Have you ever wondered about something and rested your hand under your chin or on your cheek? That can be a sign of uncertainty. Rodin’s statue, The Thinker, demonstrates this well. If you’re stroking your chin, you may be evaluating a situation or making a decision.
Our gestures can reveal when we are feeling uncertain. Other expressions may include a furrowed brow, scrunched up nose or forehead, widened eyes, and gaping mouth along with tense feelings or tightness in the chest or stomach.
There are also ways to identify cues in language to spot early signs of problems or uncertainty.
- Letting our guard down: “This is an easy tree” or “piece of cake”
- Fatigued: “Last job then we can call it a day”
- High risk: “The other contractor couldn’t/wouldn’t do it” or “I need your best crew”
- Pressured: “This is a high priority”
- Rushed: “There’s no time for that”
- Inexperienced: “I’ve never seen” or “I’m not sure”
Lastly, when you think or say, “It’s probably just . . .” your mind is trying to reconcile uncertainty. Press pause and ask for a peer check (i.e., enlist your team members to see what they notice and share their ideas to do the work more safely).

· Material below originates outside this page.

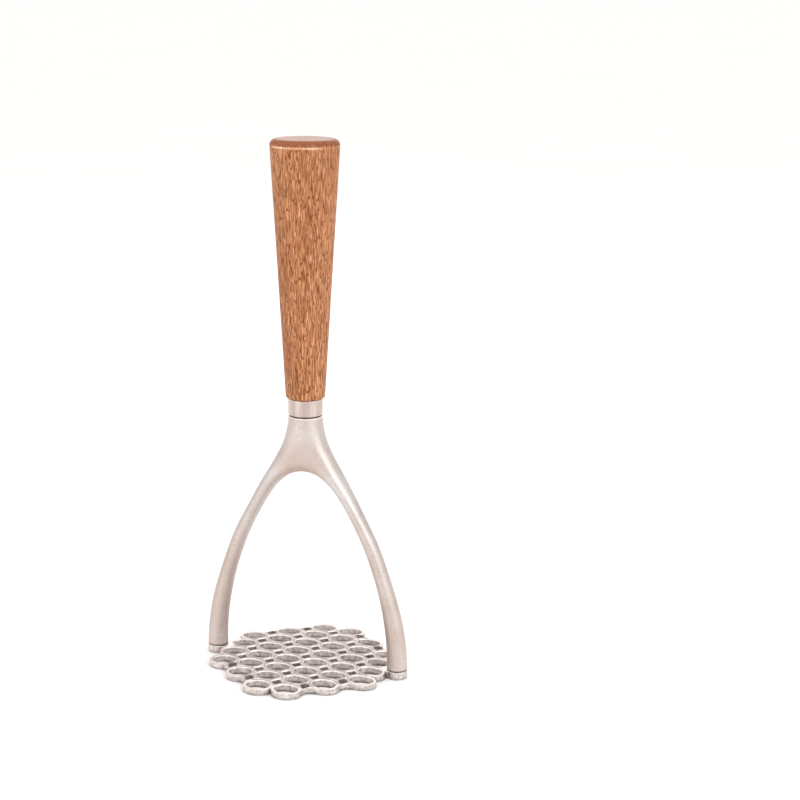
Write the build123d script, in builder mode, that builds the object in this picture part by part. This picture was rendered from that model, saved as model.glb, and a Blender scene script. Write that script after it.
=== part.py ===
from build123d import *

import os

# Hand masher, in millimetres.  Z is up, the origin is on the table under the middle of the
# plate, and X runs from one yoke foot to the other.  A cast wishbone yoke carries a cast plate
# of oval holes on two countersunk screws.  A stud holds the ferrule and the turned handle.

# ---- overall ----
total_height = 255.0
clearance = 0.05            # between a screw or stud and the hole around it

# ---- plate ----
plate_thickness = 3.8
pitch_x = 14.4              # between columns of holes
pitch_y = 11.6              # between rows of holes
hole_length = 11.4          # along X
hole_width = 8.5            # along Y
rim_wall = 1.6              # metal outside the outermost holes
column_heights = (8, 6, 4)  # holes in a column, from the middle columns outwards
rim_round = 0.7             # rounded top edge of every hole and gap
edge_round = 0.5            # rounded top edge of the outline
gap_half_x = 2.7            # diamond gap between four holes, before its corners are rounded
gap_half_y = 3.3
gap_corner = 0.8
cove_radius = 5.0           # scooped step between two columns of different height
seam_width = 0.8            # shallow seam between neighbouring rings
seam_depth = 0.3

# ---- lugs and yoke feet ----
foot_spacing = 95.0         # between the two foot axes
foot_radius = 4.9
lug_neck_width = 7.6

# ---- yoke ----
neck_radius = 8.2
neck_top = 124.9
crown_height = 97.3         # underside of the arch, on the middle plane
crown_thickness = 13.5      # of the bow, on the middle plane
crown_half_depth = 7.2

# ---- washer, ferrule and handle ----
washer_thickness = 0.6
washer_inset = 0.5          # how far the washer stands back from the neck's edge
ferrule_height = 8.2
ferrule_chamfer = 0.35
handle_foot_radius = 9.25
handle_max_radius = 16.2
handle_round = 3.1          # rounded edge of the flat handle top
handle_foot_round = 1.0
tenon_radius = 6.4
tenon_length = 3.6
tenon_gap = 0.2             # under the end of the tenon

# ---- screws, M3 with a hexagon socket ----
screw_radius = 1.5
screw_pitch = 0.5
screw_thread_depth = 0.27
screw_length = 12.0
screw_plain_shank = 0.5     # between the head and the thread
screw_head_radius = 3.0
screw_recess = 0.1          # the head lies this far inside the plate
screw_hole_spare = 1.0      # depth of the tapped hole beyond the screw
socket_radius = 1.0         # across the flats, halved
socket_depth = 1.2
countersink_angle = 90

# ---- stud, M6, and the threaded insert in the handle ----
stud_radius = 3.0
stud_pitch = 1.0
stud_thread_depth = 0.5
stud_depth_in_neck = 15.0
stud_depth_in_handle = 24.0
stud_hole_spare = 1.0
pilot_clearance = 0.3       # round the stud beyond the insert
insert_radius = 4.6
insert_pitch = 2.0
insert_thread_depth = 0.35
insert_length = 14.0

# ---- places along Z ----
washer_base = neck_top
ferrule_base = washer_base + washer_thickness
handle_base = ferrule_base + ferrule_height
tenon_base = handle_base - tenon_length
stud_base = neck_top - stud_depth_in_neck
stud_top = tenon_base + stud_depth_in_handle
foot_x = foot_spacing / 2

os.makedirs("parts", exist_ok=True)


def thread_profile(radius, pitch, depth, low, high):
    """Half section of a threaded rod: closed V ridges at the thread's pitch between plain ends."""
    root = radius - depth
    turns = int((high - low) / pitch)
    start = low + (high - low - turns * pitch) / 2
    points = [(0, low), (root, low)]
    for turn in range(turns):
        ridge = start + turn * pitch
        if ridge > low:
            points.append((root, ridge))
        points.append((radius, ridge + pitch / 2))
    points += [(root, start + turns * pitch), (root, high), (0, high)]
    return list(dict.fromkeys(points))


# ---------------------------------------------------------------- plate
hole_places = [
    (side * (column + 0.5) * pitch_x, (row - (count - 1) / 2) * pitch_y)
    for side in (-1, 1)
    for column, count in enumerate(column_heights)
    for row in range(count)
]
# A gap sits at every crossing of the lattice that has at least three holes around it.
gap_places = [
    (column * pitch_x, row * pitch_y)
    for column in range(-2, 3)
    for row in range(-3, 4)
    if abs(column) < 2 or abs(row) < 3
]
ring_half_x = hole_length / 2 + rim_wall
ring_half_y = hole_width / 2 + rim_wall
seam_reach_x = (len(column_heights) - 0.5) * pitch_x + gap_half_x
seam_reach_y = column_heights[0] * pitch_y / 2
seam_corners = ((-seam_width / 2, 0), (0, -seam_depth), (seam_width / 2, 0))

with BuildPart() as plate:
    with BuildSketch():
        with Locations(*hole_places):
            Ellipse(ring_half_x, ring_half_y)
        for column, count in enumerate(column_heights):
            Rectangle((2 * column + 1) * pitch_x, (count - 1) * pitch_y)
        # The metal round the gap at each step, scooped to a cove between the two rings.
        for side_x in (-1, 1):
            for side_y in (-1, 1):
                for column in (0, 1):
                    inner_x = (column + 0.5) * pitch_x
                    inner_y = (column_heights[column + 1] - 1) / 2 * pitch_y
                    cove_x = inner_x + ring_half_x + cove_radius
                    cove_y = inner_y + ring_half_y + cove_radius
                    middle = (side_x * (inner_x + cove_x) / 2, side_y * (inner_y + cove_y) / 2)
                    with BuildSketch(mode=Mode.PRIVATE) as web:
                        with Locations(middle):
                            Rectangle(cove_x - inner_x, cove_y - inner_y)
                        with Locations((side_x * cove_x, side_y * cove_y)):
                            Circle(cove_radius, mode=Mode.SUBTRACT)
                    add(web.sketch)
        with Locations((-foot_x, 0), (foot_x, 0)):
            Circle(foot_radius)
        Rectangle(foot_spacing, lug_neck_width)
    extrude(amount=plate_thickness)

    with BuildSketch():
        with Locations(*hole_places):
            Ellipse(hole_length / 2, hole_width / 2)
    extrude(amount=plate_thickness, mode=Mode.SUBTRACT)

    with BuildSketch():
        with BuildSketch(mode=Mode.PRIVATE) as one_gap:
            with BuildLine():
                corners = ((gap_half_x, 0), (0, gap_half_y), (-gap_half_x, 0), (0, -gap_half_y))
                FilletPolyline(*corners, radius=gap_corner, close=True)
            make_face()
        with Locations(*gap_places):
            add(one_gap.sketch)
    extrude(amount=plate_thickness, mode=Mode.SUBTRACT)

    for side in (-1, 1):
        with Locations(Plane((side * foot_x, 0, 0), z_dir=(0, 0, -1))):
            CounterSinkHole(
                screw_radius + clearance,
                screw_head_radius + clearance,
                plate_thickness,
                countersink_angle,
            )

    top_face = plate.faces().sort_by(Axis.Z)[-1]
    fillet(top_face.outer_wire().edges(), radius=edge_round)
    top_face = plate.faces().sort_by(Axis.Z)[-1]
    openings = top_face.inner_wires().filter_by(lambda wire: abs(wire.center().X) < foot_x - foot_radius)
    fillet(openings.edges(), radius=rim_round)

    # Shallow seams along the lattice lines set each ring apart from its neighbours.
    with BuildSketch(Plane.XZ.offset(-seam_reach_y)):
        for column in range(-2, 3):
            with Locations((column * pitch_x, plate_thickness)):
                Polygon(*seam_corners, align=None)
    extrude(amount=2 * seam_reach_y, mode=Mode.SUBTRACT)
    with BuildSketch(Plane.YZ.offset(-seam_reach_x)):
        for row in range(-3, 4):
            with Locations((row * pitch_y, plate_thickness)):
                Polygon(*seam_corners, align=None)
    extrude(amount=2 * seam_reach_x, mode=Mode.SUBTRACT)
plate.part.label = "plate"
export_step(plate.part, "parts/plate.step")

# ---------------------------------------------------------------- yoke
# The bow is one smooth loft of ovals from foot to foot, thickest at the crown.  Each station is
# (x, z) on the centre line of one leg, then the oval's half width in the plane of the bow and
# its half depth along Y.
leg_stations = [
    (47.5, plate_thickness, foot_radius, foot_radius),
    (47.3, 12.0, 4.8, 4.9),
    (45.2, 27.0, 4.3, 4.7),
    (41.05, 43.5, 3.7, 4.5),
    (35.3, 60.0, 3.45, 4.4),
    (27.8, 75.5, 3.3, 4.6),
    (20.2, 88.5, 3.6, 5.2),
    (11.4, 99.2, 5.0, 6.5),
]
crown_station = (0, crown_height + crown_thickness / 2, crown_thickness / 2, crown_half_depth)
left_stations = [(-x, z, half_width, half_depth) for x, z, half_width, half_depth in leg_stations]
stations = left_stations + [crown_station] + leg_stations[::-1]

# The neck flares from its round top down to a flat oval that ends inside the crown.  Each level
# is a height below the top, then the oval's half width along X and half depth along Y.
neck_levels = [
    (0, neck_radius + 0.01, neck_radius),
    (4.0, 8.5, 8.2),
    (10.0, 9.75, 8.1),
    (16.0, 12.1, 7.7),
    (20.0, 14.4, 6.9),
    (23.5, 16.1, 5.4),
]

with BuildPart() as yoke:
    with BuildLine(mode=Mode.PRIVATE) as bow_line:
        Spline(*[(x, 0, z) for x, z, _, _ in stations], tangents=((0, 0, 1), (0, 0, -1)))
    bow = bow_line.edges()[0]
    for x, z, half_width, half_depth in stations:
        tangent = bow % bow.param_at_point((x, 0, z))
        with BuildSketch(Plane((x, 0, z), x_dir=(0, 1, 0), z_dir=tangent)):
            Ellipse(half_depth, half_width)
    loft()
    for drop, half_width, half_depth in neck_levels:
        with BuildSketch(Plane.XY.offset(neck_top - drop)):
            Ellipse(half_width, half_depth)
    loft()
    for side in (-1, 1):
        with Locations(Plane((side * foot_x, 0, plate_thickness), z_dir=(0, 0, -1))):
            Hole(screw_radius + clearance, screw_length - plate_thickness + screw_hole_spare)
    with Locations(Plane.XY.offset(neck_top)):
        Hole(stud_radius + clearance, stud_depth_in_neck + stud_hole_spare)
yoke.part.label = "yoke"
export_step(yoke.part, "parts/yoke.step")

# ---------------------------------------------------------------- neck washer
with BuildPart() as neck_washer:
    with BuildSketch(Plane.XY.offset(washer_base)):
        Circle(neck_radius - washer_inset)
        Circle(stud_radius + clearance, mode=Mode.SUBTRACT)
    extrude(amount=washer_thickness)
neck_washer.part.label = "neck_washer"
export_step(neck_washer.part, "parts/neck_washer.step")

# ---------------------------------------------------------------- ferrule
with BuildPart() as ferrule:
    with BuildSketch(Plane.XY.offset(ferrule_base)):
        Circle(neck_radius)
    extrude(amount=ferrule_height)
    chamfer(ferrule.edges().filter_by(GeomType.CIRCLE), length=ferrule_chamfer)
    with Locations(Plane.XY.offset(handle_base)):
        CounterBoreHole(stud_radius + clearance, tenon_radius + clearance, tenon_length + tenon_gap)
ferrule.part.label = "ferrule"
export_step(ferrule.part, "parts/ferrule.step")

# ---------------------------------------------------------------- handle
with BuildPart() as handle:
    with BuildSketch(Plane.XZ):
        with BuildLine():
            flank = Line((handle_foot_radius, handle_base), (handle_max_radius, total_height - handle_round))
            Polyline(flank @ 1, (handle_max_radius, total_height), (0, total_height), (0, tenon_base))
            Polyline((0, tenon_base), (tenon_radius, tenon_base), (tenon_radius, handle_base), flank @ 0)
        make_face()
    revolve(axis=Axis.Z)
    fillet(handle.faces().sort_by(Axis.Z)[-1].edges(), radius=handle_round)
    shoulder = handle.faces().filter_by(Axis.Z).filter_by(lambda face: face.center().Z == handle_base)
    fillet(shoulder.edges().sort_by(SortBy.RADIUS)[-1], radius=handle_foot_round)
    with Locations(Plane((0, 0, tenon_base), z_dir=(0, 0, -1))):
        Hole(insert_radius + clearance, insert_length)
        Hole(stud_radius + pilot_clearance, stud_depth_in_handle + stud_hole_spare)
handle.part.label = "handle"
export_step(handle.part, "parts/handle.step")

# ---------------------------------------------------------------- threaded insert
with BuildPart() as handle_insert:
    insert_top = tenon_base + insert_length
    with BuildSketch(Plane.XZ):
        rod = thread_profile(insert_radius, insert_pitch, insert_thread_depth, tenon_base, insert_top)
        Polygon(*rod, align=None)
    revolve(axis=Axis.Z)
    with Locations(Plane.XY.offset(insert_top)):
        Hole(stud_radius + clearance)
handle_insert.part.label = "handle_insert"
export_step(handle_insert.part, "parts/handle_insert.step")

# ---------------------------------------------------------------- stud
with BuildPart() as handle_stud:
    with BuildSketch(Plane.XZ):
        rod = thread_profile(stud_radius, stud_pitch, stud_thread_depth, stud_base, stud_top)
        Polygon(*rod, align=None)
    revolve(axis=Axis.Z)
handle_stud.part.label = "handle_stud"
export_step(handle_stud.part, "parts/handle_stud.step")

# ---------------------------------------------------------------- screws
head_radius = screw_head_radius - screw_recess
head_top = screw_recess + head_radius - screw_radius
for side, name in ((-1, "plate_screw_left"), (1, "plate_screw_right")):
    screw_axis = Plane((side * foot_x, 0, 0))
    with BuildPart(screw_axis) as plate_screw:
        with BuildSketch(Plane(screw_axis.origin, x_dir=(1, 0, 0), z_dir=(0, -1, 0))):
            thread_base = head_top + screw_plain_shank
            rod = thread_profile(screw_radius, screw_pitch, screw_thread_depth, thread_base, screw_length)
            head = [(0, screw_recess), (head_radius, screw_recess), (screw_radius, head_top)]
            Polygon(*head, *rod[1:], align=None)
        revolve(axis=Axis(screw_axis.origin, (0, 0, 1)))
        with BuildSketch(screw_axis.offset(screw_recess)):
            RegularPolygon(socket_radius, 6, major_radius=False)
        extrude(amount=socket_depth, mode=Mode.SUBTRACT)
    plate_screw.part.label = name
    export_step(plate_screw.part, f"parts/{name}.step")
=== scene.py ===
from math import pi, radians

import bmesh
import bpy
import numpy as np
from mathutils import Matrix, Vector


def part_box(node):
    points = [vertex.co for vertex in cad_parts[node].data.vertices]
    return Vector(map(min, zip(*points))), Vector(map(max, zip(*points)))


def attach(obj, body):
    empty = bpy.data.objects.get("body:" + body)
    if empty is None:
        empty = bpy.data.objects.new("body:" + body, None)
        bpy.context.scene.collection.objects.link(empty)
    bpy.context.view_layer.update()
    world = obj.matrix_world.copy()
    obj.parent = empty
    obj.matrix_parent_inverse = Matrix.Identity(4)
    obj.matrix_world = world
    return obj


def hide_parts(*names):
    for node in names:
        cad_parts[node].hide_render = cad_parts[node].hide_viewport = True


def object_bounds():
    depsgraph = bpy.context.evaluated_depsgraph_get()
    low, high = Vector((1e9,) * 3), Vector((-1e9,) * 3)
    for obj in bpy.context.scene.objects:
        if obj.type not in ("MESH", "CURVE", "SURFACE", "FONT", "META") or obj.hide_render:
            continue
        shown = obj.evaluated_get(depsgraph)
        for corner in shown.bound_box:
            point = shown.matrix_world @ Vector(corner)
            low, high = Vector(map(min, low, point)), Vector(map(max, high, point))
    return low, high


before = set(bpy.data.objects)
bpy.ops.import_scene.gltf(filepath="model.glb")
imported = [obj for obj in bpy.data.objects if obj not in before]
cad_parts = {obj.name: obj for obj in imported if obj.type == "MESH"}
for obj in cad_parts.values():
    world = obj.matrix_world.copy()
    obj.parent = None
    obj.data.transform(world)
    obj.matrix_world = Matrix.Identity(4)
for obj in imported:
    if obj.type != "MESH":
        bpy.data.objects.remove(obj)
cad_low, cad_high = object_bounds()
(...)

When it comes to ensuring safety, knowing how to recognize the signs of uncertainty in yourself and fellow teammates is critical. It can trigger open dialog and healthy conversations about eliminating risk. When risk flags are seen or heard, we encourage you to take a moment to notice what’s going on and make the risk explicit by stating, “I hear risk.”
When we teach our teams how to recognize risk flags, or weak signals that indicate uncertainty, they can pause, reflect, and ask for one another’s help. Join us in creating safety.